The Good, the Bad, and the Xmas

Happy Holidays

My Top 5 Christmas Songs by Popular Performers
(in no order beyond alphabetical)

"A Holiday Song (Happy Holidays)" - Starflyer 59

"Christmas Time is Here" - Vince Guaraldi Trio

"It's Cold Outside" - Brian Setzer Orchestra

"Santa Baby" - Eartha Kitt

"White Christmas" - Bing Crosby


My Top 5 Worst Christmas Songs Ever
(in no order beyond alphabetical)

"Little Drummer Boy" - performed by anyone

"Little Drummer Boy" - performed by anyone

"Little Drummer Boy" - performed by anyone

"Little Drummer Boy" - performed by anyone

"Little Drummer Boy" - performed by anyone

That little drumming hooligan. Why is it that one of the worst Christmas songs ever penned plays several times an hour in any tune-playing restaurant you go to? How did such a stilted, painfully composed march ever become so joyously greeted that it found a home on EVERY Christmas album ever produced (thereby ensuring that every Christmas album has at least one wholly unlistenable track on it)? How do things like this happen? Yet another argument, I suppose, against postmillennialism.
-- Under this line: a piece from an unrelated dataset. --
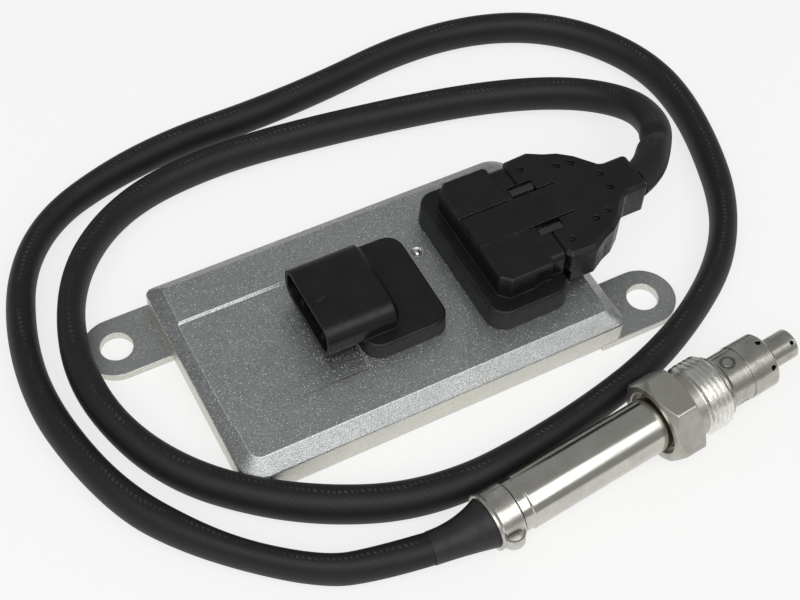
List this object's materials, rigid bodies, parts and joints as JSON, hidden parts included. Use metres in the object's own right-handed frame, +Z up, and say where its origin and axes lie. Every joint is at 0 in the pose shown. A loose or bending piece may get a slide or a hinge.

"What's that Mr. North? You have an argument to forward on the behalf of your eschatalogy? No, please. no need to get up. No need to actually present your argument. For you see, it will do you no good. Allow me to introduce you to the bane of your ideology: Mr. Little Drummer Boy. Oh, look what you did Mr. Little Drummer Boy. You just made Mr. North weep."